## Aim:
Your task is to repeat the listing exactly.
[BEGIN Dataset excerpt]
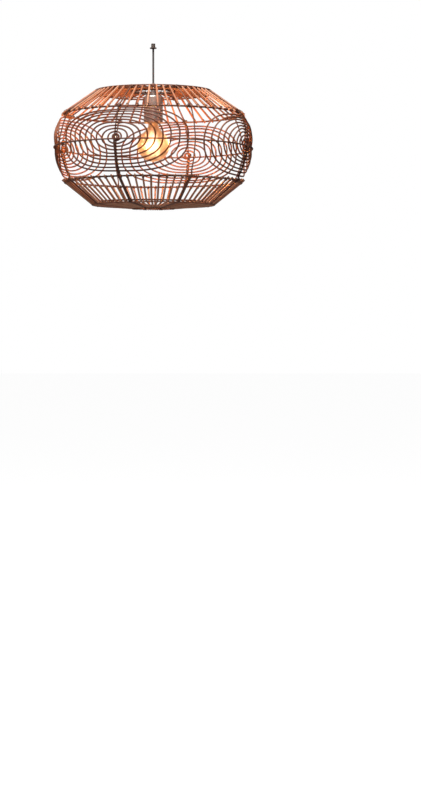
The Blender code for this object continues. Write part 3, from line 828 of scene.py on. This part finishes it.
def lashRib(number, settings):
    # a bead of peel wherever a coil passes under the rib
    azimuth = eyeAzimuth(number)
    bm = bmesh.new()
    around = sideways(azimuth)
    for crossing in range(int(2 * eye["turns"]) + 1):
        upper = crossing % 2 == 1
        size = crossing / 2 / eye["turns"]
        flat = eyePoint(size, math.pi / 2 if upper else -math.pi / 2)
        reach = eye["rise"] if upper else eye["drop"]
        height = equatorHoop.y + eye["lift"] + flat.y + equatorSag(azimuth) * (1 - (flat.y / reach) ** 2)
        hump = ribLook["overEquator"] * math.exp(-((height - equatorHoop.y) / ribLook["humpLength"]) ** 2)
        radius, level = bandPoint(height, (ribLook["onBand"] + hump) / 2)
        out = outward(azimuth, math.atan2(level - bandHeart.y, radius - bandHeart.x))
        look = {**settings, "halfDepth": settings["halfDepth"] + hump / 2}
        centre = place(radius, azimuth, level)
        if not upper:
            centre -= around * ribLook["thin"]
            look["halfSpan"] *= settings["twoRibs"]
        addLashing(bm, centre, out, around.cross(out), look, random.random())
    return finishKnots(f"ribKnots{number + 1}", bm)


for number in range(cage["eyes"]):
    lashRib(number, {**knot, "lean": 48.0, "halfSpan": 0.0029, "halfDepth": 0.0037, "twoRibs": 1.45})


def lashEquator(settings):
    # the equator hoop tied to every upright run of the coils
    bm = bmesh.new()
    for number in range(cage["eyes"]):
        azimuth = eyeAzimuth(number)
        for half in range(2, int(2 * eye["turns"]) + 1):
            size = (half / 2 - 0.25) / eye["turns"]
            share = eye["lift"] / spread(size, eye["heartDrop"], eye["drop"], eye["dropEarly"])
            # the hoop runs below the heart, so the coil crosses it a little past its widest
            past = math.asin(min(0.9, share) ** (1.0 + 0.5 * eye["square"] * size))
            flat = eyePoint(size, -past if half % 2 else math.pi + past)
            spot = azimuth + flat.x / bandRadius
            middle = place(bandRadius + cage["coilToHoop"] / 2, spot, equatorHoop.y + equatorSag(spot))
            addLashing(bm, middle, outward(spot), Vector((0, 0, 1)), settings, random.random())
    return finishKnots("equatorKnots", bm)


lashEquator({**knot, "halfDepth": 0.0033, "halfSpan": 0.0025, "width": 0.0014, "thickness": 0.0004})


def lashRibEnds(settings):
    # heavier lashings where a rib crosses each hoop
    bm = bmesh.new()
    spots = ((topHoop, math.pi / 2), (crownHoop, crownTilt), (shoulderHoop, upTilt),
             (lowShoulderHoop, downTilt), (baseHoop, baseTilt), (mouthHoop, -math.pi / 2))
    for number in range(cage["bays"]):
        azimuth = ribAzimuth(number)
        for centre, tilt in spots:
            out = outward(azimuth, tilt)
            along = sideways(azimuth).cross(out)
            scale = settings["small"] if centre in (topHoop, mouthHoop) else 1.0
            look = {**settings, "halfSpan": settings["halfSpan"] * scale}
            middle = place(centre.x, azimuth, centre.y) + out * settings["offset"]
            for shift in (-settings["apart"], settings["apart"]):
                addLashing(bm, middle + along * shift * scale, out, along, look, random.random())
    return finishKnots("ribEndKnots", bm)


lashRibEnds({**knot, "halfSpan": 0.0048, "halfDepth": 0.0046, "width": 0.0020, "lean": 50.0,
             "offset": 0.0019, "apart": 0.0011, "small": 0.7})
print("rib and coil lashings made")


def makeFitter(settings):
    # a pierced hub with three strip arms, each hooked round the top hoop
    bm = bmesh.new()
    bore, hub, top, foot = settings["bore"], settings["hub"], settings["top"], settings["foot"]
    turnedShape(bm, [(bore, top), (hub, top), (hub, foot), (bore, foot)], 48)
    path = [(0.0080, -0.01405), (0.0100, -0.01395), (0.0160, -0.0124), (0.0260, -0.0096),
            (0.0360, -0.0074), (0.0480, -0.0067), (0.0525, -0.0069), (0.0552, -0.0059),
            (0.0559, -0.0039), (0.0556, -0.0027)]
    for arm in range(settings["arms"]):
        azimuth = settings["firstArm"] + arm * 2 * math.pi / settings["arms"]
        points = [place(radius, azimuth, holderTop + height) for radius, height in path]
        addBand(bm, smoothLine(points, 3), sideways(azimuth), settings["armWidth"], settings["thick"], 0.5)
    bmesh.ops.recalc_face_normals(bm, faces=bm.faces)
    roundCorners(bm, 0.8, settings["rounding"])
    return finishPiece("fitter", bm, zincStrip, "shade", ["fitter_spider"])


makeFitter({"arms": 3, "firstArm": math.pi / 3, "hub": 0.0090, "bore": 0.0052, "top": -0.0133,
            "foot": -0.0148, "armWidth": 0.0046, "thick": 0.0015, "rounding": 0.00025})


def makeGrip():
    # turned tube with two fine grooves and a screwed collar at its foot
    outline = [(0.0029, 0.0077), (0.0059, 0.0077), (0.0065, 0.0071), (0.0065, 0.0052), (0.0062, 0.0049),
               (0.0065, 0.0046), (0.0065, -0.0088), (0.0061, -0.0092), (0.0065, -0.0096), (0.0065, -0.0125),
               (0.0062, -0.0130), (0.0052, -0.0130), (0.0052, -0.0040), (0.0029, -0.0040)]
    return turnedPiece("cordGrip", outline, greyTube, "shade", ["cord_grip"], rounding=0.00012)


def makeSleeve():
    outline = [(0.0, 0.0105), (0.0029, 0.0105), (0.0029, 0.0130), (0.0036, 0.0146), (0.0046, 0.0158),
               (0.0053, 0.0160), (0.0058, 0.0156), (0.0060, 0.0148), (0.0060, 0.0098), (0.0057, 0.0096),
               (0.0057, 0.0092), (0.0060, 0.0090), (0.0060, 0.0084), (0.0056, 0.0080), (0.0, 0.0080)]
    return turnedPiece("cordSleeve", outline, redSleeve, "sleeve", ["cord_sleeve"])


makeGrip()
makeSleeve()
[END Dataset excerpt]
## Output for this task:
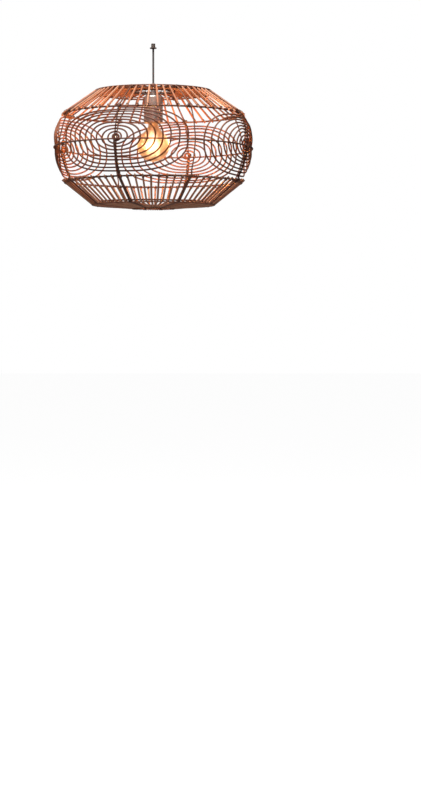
The Blender code for this object continues. Write part 3, from line 828 of scene.py on. This part finishes it.
def lashRib(number, settings):
    # a bead of peel wherever a coil passes under the rib
    azimuth = eyeAzimuth(number)
    bm = bmesh.new()
    around = sideways(azimuth)
    for crossing in range(int(2 * eye["turns"]) + 1):
        upper = crossing % 2 == 1
        size = crossing / 2 / eye["turns"]
        flat = eyePoint(size, math.pi / 2 if upper else -math.pi / 2)
        reach = eye["rise"] if upper else eye["drop"]
        height = equatorHoop.y + eye["lift"] + flat.y + equatorSag(azimuth) * (1 - (flat.y / reach) ** 2)
        hump = ribLook["overEquator"] * math.exp(-((height - equatorHoop.y) / ribLook["humpLength"]) ** 2)
        radius, level = bandPoint(height, (ribLook["onBand"] + hump) / 2)
        out = outward(azimuth, math.atan2(level - bandHeart.y, radius - bandHeart.x))
        look = {**settings, "halfDepth": settings["halfDepth"] + hump / 2}
        centre = place(radius, azimuth, level)
        if not upper:
            centre -= around * ribLook["thin"]
            look["halfSpan"] *= settings["twoRibs"]
        addLashing(bm, centre, out, around.cross(out), look, random.random())
    return finishKnots(f"ribKnots{number + 1}", bm)


for number in range(cage["eyes"]):
    lashRib(number, {**knot, "lean": 48.0, "halfSpan": 0.0029, "halfDepth": 0.0037, "twoRibs": 1.45})


def lashEquator(settings):
    # the equator hoop tied to every upright run of the coils
    bm = bmesh.new()
    for number in range(cage["eyes"]):
        azimuth = eyeAzimuth(number)
        for half in range(2, int(2 * eye["turns"]) + 1):
            size = (half / 2 - 0.25) / eye["turns"]
            share = eye["lift"] / spread(size, eye["heartDrop"], eye["drop"], eye["dropEarly"])
            # the hoop runs below the heart, so the coil crosses it a little past its widest
            past = math.asin(min(0.9, share) ** (1.0 + 0.5 * eye["square"] * size))
            flat = eyePoint(size, -past if half % 2 else math.pi + past)
            spot = azimuth + flat.x / bandRadius
            middle = place(bandRadius + cage["coilToHoop"] / 2, spot, equatorHoop.y + equatorSag(spot))
            addLashing(bm, middle, outward(spot), Vector((0, 0, 1)), settings, random.random())
    return finishKnots("equatorKnots", bm)


lashEquator({**knot, "halfDepth": 0.0033, "halfSpan": 0.0025, "width": 0.0014, "thickness": 0.0004})


def lashRibEnds(settings):
    # heavier lashings where a rib crosses each hoop
    bm = bmesh.new()
    spots = ((topHoop, math.pi / 2), (crownHoop, crownTilt), (shoulderHoop, upTilt),
             (lowShoulderHoop, downTilt), (baseHoop, baseTilt), (mouthHoop, -math.pi / 2))
    for number in range(cage["bays"]):
        azimuth = ribAzimuth(number)
        for centre, tilt in spots:
            out = outward(azimuth, tilt)
            along = sideways(azimuth).cross(out)
            scale = settings["small"] if centre in (topHoop, mouthHoop) else 1.0
            look = {**settings, "halfSpan": settings["halfSpan"] * scale}
            middle = place(centre.x, azimuth, centre.y) + out * settings["offset"]
            for shift in (-settings["apart"], settings["apart"]):
                addLashing(bm, middle + along * shift * scale, out, along, look, random.random())
    return finishKnots("ribEndKnots", bm)


lashRibEnds({**knot, "halfSpan": 0.0048, "halfDepth": 0.0046, "width": 0.0020, "lean": 50.0,
             "offset": 0.0019, "apart": 0.0011, "small": 0.7})
print("rib and coil lashings made")


def makeFitter(settings):
    # a pierced hub with three strip arms, each hooked round the top hoop
    bm = bmesh.new()
    bore, hub, top, foot = settings["bore"], settings["hub"], settings["top"], settings["foot"]
    turnedShape(bm, [(bore, top), (hub, top), (hub, foot), (bore, foot)], 48)
    path = [(0.0080, -0.01405), (0.0100, -0.01395), (0.0160, -0.0124), (0.0260, -0.0096),
            (0.0360, -0.0074), (0.0480, -0.0067), (0.0525, -0.0069), (0.0552, -0.0059),
            (0.0559, -0.0039), (0.0556, -0.0027)]
    for arm in range(settings["arms"]):
        azimuth = settings["firstArm"] + arm * 2 * math.pi / settings["arms"]
        points = [place(radius, azimuth, holderTop + height) for radius, height in path]
        addBand(bm, smoothLine(points, 3), sideways(azimuth), settings["armWidth"], settings["thick"], 0.5)
    bmesh.ops.recalc_face_normals(bm, faces=bm.faces)
    roundCorners(bm, 0.8, settings["rounding"])
    return finishPiece("fitter", bm, zincStrip, "shade", ["fitter_spider"])


makeFitter({"arms": 3, "firstArm": math.pi / 3, "hub": 0.0090, "bore": 0.0052, "top": -0.0133,
            "foot": -0.0148, "armWidth": 0.0046, "thick": 0.0015, "rounding": 0.00025})


def makeGrip():
    # turned tube with two fine grooves and a screwed collar at its foot
    outline = [(0.0029, 0.0077), (0.0059, 0.0077), (0.0065, 0.0071), (0.0065, 0.0052), (0.0062, 0.0049),
               (0.0065, 0.0046), (0.0065, -0.0088), (0.0061, -0.0092), (0.0065, -0.0096), (0.0065, -0.0125),
               (0.0062, -0.0130), (0.0052, -0.0130), (0.0052, -0.0040), (0.0029, -0.0040)]
    return turnedPiece("cordGrip", outline, greyTube, "shade", ["cord_grip"], rounding=0.00012)


def makeSleeve():
    outline = [(0.0, 0.0105), (0.0029, 0.0105), (0.0029, 0.0130), (0.0036, 0.0146), (0.0046, 0.0158),
               (0.0053, 0.0160), (0.0058, 0.0156), (0.0060, 0.0148), (0.0060, 0.0098), (0.0057, 0.0096),
               (0.0057, 0.0092), (0.0060, 0.0090), (0.0060, 0.0084), (0.0056, 0.0080), (0.0, 0.0080)]
    return turnedPiece("cordSleeve", outline, redSleeve, "sleeve", ["cord_sleeve"])


makeGrip()
makeSleeve()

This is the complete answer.